Coinhive, a cryptocurrency mining service that rose to infamy after it began to be co-opted for cryptojacking campaigns in 2017, is shutting down.

In a short blog post on Tuesday, the operators of the Germany-based service wrote that their in-browser Monero miner will discontinue on March 8. The shutdown of a script that debuted in September 2017 is due to multiple reasons, but all of them revolve around actual money – the operation is deemed to be no longer “economically viable”.

For one thing, and similarly to other virtual currencies, Monero’s value has plunged recently – all the way from more than US$400 in its heyday in late 2017 to one-eighth of the value now. In addition to the drops in value and in Monero trading volumes, the operators of the JavaScript-based miner said that their decision is due to another hard-fork split and an “algorithm update of the Monero network on March 9”.

Meanwhile, security journalist Brian Krebs cited security researcher Troy Mursch of Bad Packets Report as saying that the service has grown unpopular with miscreants due to its high fees, prompting them to take their “business” elsewhere.

The other side of the coin

Coinhive was touted as a way for website owners to generate revenue other than via ads, doing so by enabling websites to use visitors’ computing resources to mine for Monero, presumably with their consent. That said, the soon-to-be-defunct script made a name for itself due to its deployment for malicious cryptojacking attacks, which roughly coincided with the dramatic rise in the prices of digital currencies.

In those campaigns, miscreants would typically inject a mining script into a website and surreptitiously mine Monero for their Coinhive accounts.

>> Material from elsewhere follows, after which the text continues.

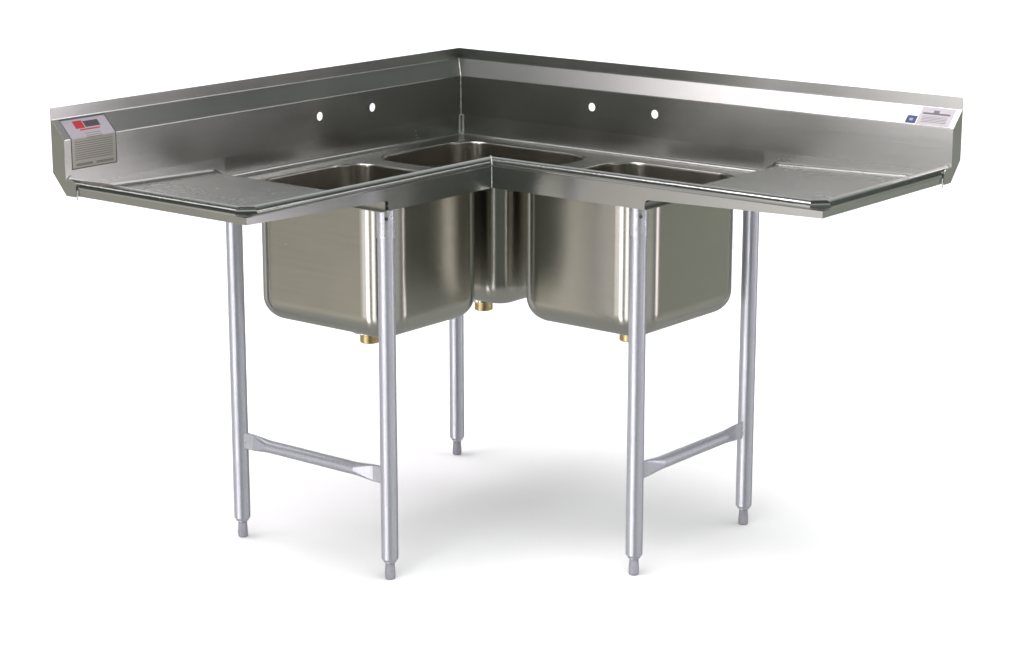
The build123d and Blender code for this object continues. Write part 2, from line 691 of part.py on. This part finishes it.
# ---- stiffeners: hat channels under the drainboards, following their fall ----
HAT_WIDTH = 60.0
HAT_DEPTH = 25.0
HAT_BRIM = 14.0
HAT_GAP = 0.2
HAT_FROM = 30.0           # from the head of the ramp
HAT_TO = 110.0            # from the outer end of the drainboard
for wing in WINGS:
    s_from, s_to = wing.ramp_head + HAT_FROM, wing.board_end - HAT_TO
    middle = (SPLASH_DEPTH + TROUGH_FRONT) / 2
    left_web = middle - HAT_WIDTH / 2
    strips = (
        (left_web - HAT_BRIM, HAT_BRIM, 0, SHEET),
        (left_web, SHEET, 0, HAT_DEPTH),
        (left_web + SHEET, HAT_WIDTH - 2 * SHEET, HAT_DEPTH - SHEET, HAT_DEPTH),
        (left_web + HAT_WIDTH - SHEET, SHEET, 0, HAT_DEPTH),
        (left_web + HAT_WIDTH, HAT_BRIM, 0, SHEET),
    )
    with BuildPart() as stiffener:
        for d, width, upper, lower in strips:
            roof_from = wing.floor_height(s_from) - SHEET - HAT_GAP
            roof_to = wing.floor_height(s_to) - SHEET - HAT_GAP
            with BuildSketch(wing.facing(d)):
                with BuildLine():
                    Polyline(
                        (s_from, roof_from - upper), (s_to, roof_to - upper), (s_to, roof_to - lower),
                        (s_from, roof_from - lower), close=True,
                    )
                make_face()
            extrude(amount=wing.out * width)
    save(stiffener.part, f"{wing.name}_stiffener")


# ---- labels: thin plain stickers, one bent over the left splash and two on the right slope ----
LABEL = 0.4
LABEL_START = 1311.0      # left label's near edge from the room's corner
LABEL_LENGTH = 139.0
LABEL_FOOT = 1008.0
LABEL_HEAD = SHEET + 2
LABEL_SHIFT = LABEL * math.sin(math.radians(45))
LABEL_CORNER = 2.0
SLOPE_LABELS = {
    "right_label": (1457, 1546, 2.5, 56),
    "right_badge": (1428, 1455, 4, 27),
}
with BuildPart() as left_label:
    with BuildSketch(LEFT.across(LABEL_START)):
        with BuildLine():
            label_top = SLOPE_TOP + SHEET - LABEL_HEAD
            under = FilletPolyline(
                (SPLASH_DEPTH, LABEL_FOOT), (SPLASH_DEPTH, SLOPE_FOOT), (LABEL_HEAD, label_top), radius=BEND
            )
            over = FilletPolyline(
                (SPLASH_DEPTH + LABEL, LABEL_FOOT),
                (SPLASH_DEPTH + LABEL, SLOPE_FOOT + LABEL * math.tan(math.radians(22.5))),
                (LABEL_HEAD + LABEL_SHIFT, label_top + LABEL_SHIFT),
                radius=BEND + LABEL,
            )
            Line(under @ 0, over @ 0)
            Line(under @ 1, over @ 1)
        make_face()
    extrude(amount=LEFT.along * LABEL_LENGTH)
save(left_label.part, "left_label")

SLOPE_PLANE = Plane(
    origin=point(0, SPLASH_DEPTH, SLOPE_FOOT), x_dir=(1, 0, 0), z_dir=(0, -1, 1)
)
for label_name, (u_from, u_to, up_from, up_to) in SLOPE_LABELS.items():
    with BuildPart() as label:
        with BuildSketch(SLOPE_PLANE):
            with Locations(((u_from + u_to) / 2, (up_from + up_to) / 2)):
                RectangleRounded(u_to - u_from, up_to - up_from, LABEL_CORNER)
        extrude(amount=LABEL)
    save(label.part, label_name)
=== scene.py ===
"""Looks of a three compartment corner sink: brushed stainless steel on galvanised legs."""
import math

import bmesh
import bpy
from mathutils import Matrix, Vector


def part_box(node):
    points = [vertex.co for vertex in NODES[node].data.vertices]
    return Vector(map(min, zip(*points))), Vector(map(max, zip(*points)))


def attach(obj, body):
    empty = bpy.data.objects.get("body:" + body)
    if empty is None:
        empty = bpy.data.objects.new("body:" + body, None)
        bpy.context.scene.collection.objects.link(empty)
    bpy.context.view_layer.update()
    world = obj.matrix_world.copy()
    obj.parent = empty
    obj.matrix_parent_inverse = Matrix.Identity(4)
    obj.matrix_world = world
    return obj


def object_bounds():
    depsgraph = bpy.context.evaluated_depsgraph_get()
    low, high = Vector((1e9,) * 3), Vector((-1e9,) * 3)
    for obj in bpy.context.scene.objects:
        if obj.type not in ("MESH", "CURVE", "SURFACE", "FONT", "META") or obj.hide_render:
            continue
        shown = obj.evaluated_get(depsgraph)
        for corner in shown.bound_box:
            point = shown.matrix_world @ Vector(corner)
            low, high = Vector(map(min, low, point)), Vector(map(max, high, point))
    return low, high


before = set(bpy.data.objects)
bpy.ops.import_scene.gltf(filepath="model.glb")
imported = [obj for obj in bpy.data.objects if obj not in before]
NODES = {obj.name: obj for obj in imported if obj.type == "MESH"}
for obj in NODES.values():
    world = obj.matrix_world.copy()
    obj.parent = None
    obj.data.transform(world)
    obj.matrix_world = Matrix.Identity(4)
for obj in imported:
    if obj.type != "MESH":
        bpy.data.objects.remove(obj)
CAD_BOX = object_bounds()
STEEL = (0.56, 0.565, 0.54)


# ---- node helpers ----
def new_material(name):
    """An empty node material with its Principled shader and object coordinates."""
    material = bpy.data.materials.new(name)
    material.use_nodes = True
    nodes = material.node_tree.nodes
    shader = nodes["Principled BSDF"]
    coords = nodes.new("ShaderNodeTexCoord")
    return material, shader, coords.outputs["Object"]


def add_node(tree, kind, inputs=(), output=0, **settings):
    """Adds a node, sets it up, fills its inputs with links or values, and returns one output."""
    node = tree.nodes.new(kind)
    for name, value in settings.items():
        setattr(node, name, value)
    for index, value in enumerate(inputs):
        if isinstance(value, bpy.types.NodeSocket):
            tree.links.new(value, node.inputs[index])
        elif value is not None:
            node.inputs[index].default_value = value
    return node.outputs[output]


def stretched(material, coords, scale):
    """Coordinates scaled by one number for each axis."""
    return add_node(material.node_tree, "ShaderNodeMapping", (coords, None, None, scale))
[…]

This entailed gobbling up the computing power of the visiting machines, leaving their owners with degraded system performance and higher energy bills. In one instance, almost 4,300 websites inadvertently became part of a cryptojacking attack, as they all loaded a plugin that had been maliciously tainted to add Coinhive code.

With Coinhive's demise, all mining operations using the script, including the covert ones, are set to come to a grinding halt. However, that’s not to say that we should all heave a collective sigh of relief, as Coinhive has spawned a number of copycat services.

Over the months, Coinhive and numerous similar scripts have been detected on thousands of websites, including many legitimate but compromised websites, as well as in browser extensions and plugins and on typo-squatted domains.

In addition, malicious mining code has also been detected on unpatched enterprise servers and supplied alongside additional malware, as well as via malvertising campaigns and third-party add-ons for a media player.